Rahman: I think I've been coming here for like 25 years. At the first concert, I had a fever and we had problems with the promoter. They don't even come, and you don't have to go on stage, but the public was shouting "AR, AR". I think I don't mind without promoters, as it was the first concert and then we were singing with Javed Jaffrey, we all remember that show.

Our people build this country with our sweat and soul. You feel connected to all that consider lives and souls and dreams in buildings. So, that connection and the way we coexist with everything, and they want peace, irrespective of religion. So, I feel like all that stuff makes me more comfortable here.

Q: The time when there's so much prominence in this, so many numbers on remixes and remade songs. One song of yours, you don't want to be remixed?

Rahman: Recently 'Khwaja mere Khwaja' had been remixed with completely wrong cords, so I requested to makers to remove it.

Q: How you are seeing the future of the Indian music industry?

Rahman: I think so many singers and songwriters are coming in this renaissance. It gives us more energy to do something better.

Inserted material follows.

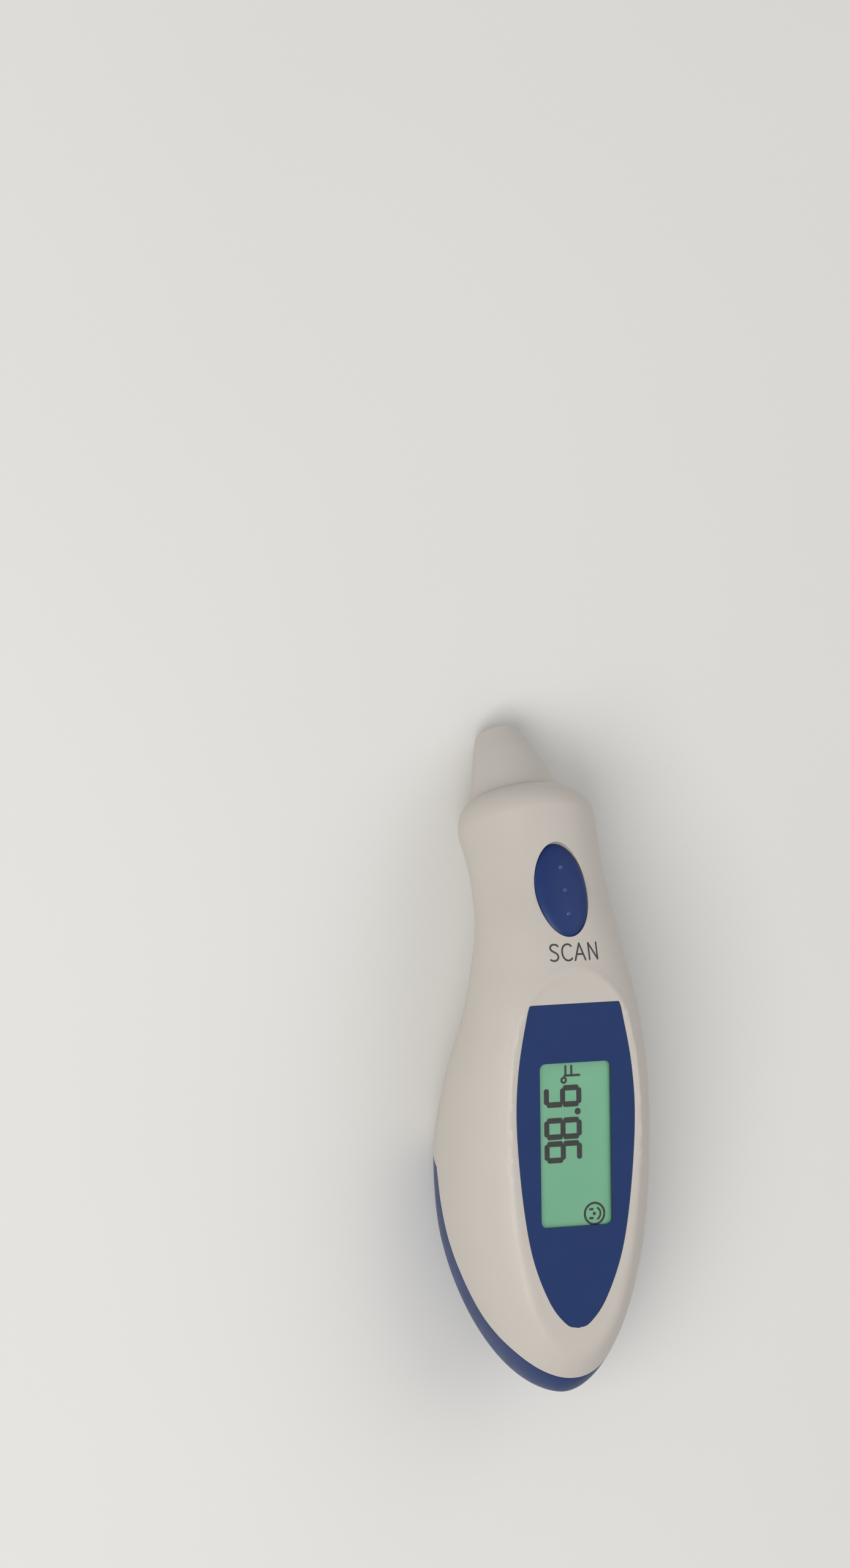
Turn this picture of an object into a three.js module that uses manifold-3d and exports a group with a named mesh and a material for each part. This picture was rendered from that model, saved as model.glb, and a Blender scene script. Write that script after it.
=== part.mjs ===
// A hand-held infrared ear thermometer, lying on its back on a table with its display up.
// Millimetres. The body is drawn in its own frame: +X to the right of the display, +Y along the
// handle from its round end to the probe, +Z out of the display. The last lines tilt that frame
// so that the belly's foot and the probe's tip rest on the plane Z = 0.
import * as THREE from "three";
import { mergeVertices } from "three/addons/utils/BufferGeometryUtils.js";
import Module from "manifold-3d";

const wasm = await Module();
wasm.setup();

const { cos, sin, sqrt, abs, sign, min, max, floor, PI } = Math;
const radians = THREE.MathUtils.degToRad;

// ---------- Driving dimensions ----------

const BELLY_END = 48; // distance from the round end to the widest section
const BELLY_HALF_WIDTH = 20.7;
const BELLY_FRONT = 21.4; // height of the belly's front line before the display facet is cut
const BELLY_BACK = -19.2;
const END_HEIGHT = 11; // height of the tip of the round end
const FRONT_ROUNDING = 21; // length over which the front line rises from the round end
const BACK_ROUNDING = 38; // length over which the back line falls from the round end

// Sections from the belly to the collar: front point (y, z), back point (y, z), half width and
// squareness (2 is an ellipse). The first only steers the curve through the others.
const SECTIONS = [
  [36, 21.7, 36, -18.8, 19.9, 2.6],
  [BELLY_END, BELLY_FRONT, BELLY_END, BELLY_BACK, BELLY_HALF_WIDTH, 2.6],
  [63, 20.8, 61.5, -14.2, 20.1, 2.55],
  [77, 19.2, 77, -7.4, 17.7, 2.45],
  [87, 16.5, 85, -7.2, 16, 2.25],
  [95, 14.1, 91.5, -7.7, 14.8, 2.08],
  [103, 10.7, 97, -9.9, 14.1, 2],
  [111.3, 7.8, 102, -13.2, 13.8, 2],
  [118.8, 5.6, 106.4, -17.6, 14.1, 2],
];
const COLLAR = SECTIONS.length - 1; // the station number of the collar
const SHOULDER_TURN = radians(70); // how far the shoulder rounds over before it meets the probe
const CREASE = { y: 117.9, z: -11.1, radius: 10, lean: radians(26) };

const WALL = 1.8;
const GAP = 0.3; // clearance between neighbouring pieces

const PROBE_TIP = { y: 130.2, z: -20.5, radius: 4.9, lean: radians(34) };
const PROBE_WALL = 1.4;
const PROBE_EDGE = 1; // rounding of the tip's edge

// The flat facet round the display, as a plane through these heights at y = 14 and y = 78.
const FACET_LOW = { y: 14, z: 19.2 };
const FACET_HIGH = { y: 78, z: 17 };

const LABEL = { low: 14.2, high: 79.5, topHalfWidth: 10, halfWidth: 13, widest: 56, depth: 0.9 };
const WINDOW = { low: 34.7, high: 67.7, halfWidth: 7.85, corner: 1 };

const BUTTON = { y: 101.9, z: 11.2, lean: radians(23.8), halfWidth: 5.55, halfLength: 9.75 };
const BUTTON_RISE = 0.8; // how far the button stands out of the casing at its middle
const BUTTON_GAP = 0.3;
const BUTTON_DOTS = [-5.2, -0.35, 4.5]; // places of the raised dots along the button
const DOT_RADIUS = 0.55;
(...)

That's a good feeling, that so many great talents are coming from different regional and Hindi languages.

Q: How did you manage to beat the language boundaries? Making exceptional music for movies in several languages?

Rahman: Respect, I respect all the language. I don't mock any language. Of course, I'm being born in Tamil, but I respect every language, culture, and tradition. I'm always a student, for a new song. Wonder what progression made them make that change. So that makes me curious. Even now I am doing a Punjabi movie with Imtiaz, named 'Chamkila' and there's so much to learn and so much to give also, why don't we do it like this or why can't I adapt to this tool? Which is so beautiful.

I think my job is to understand the tradition, there is a director and there is a lyrics writer, and in that combination, I'm just one element. Though I'm driving it. I have the right intentions and the right people.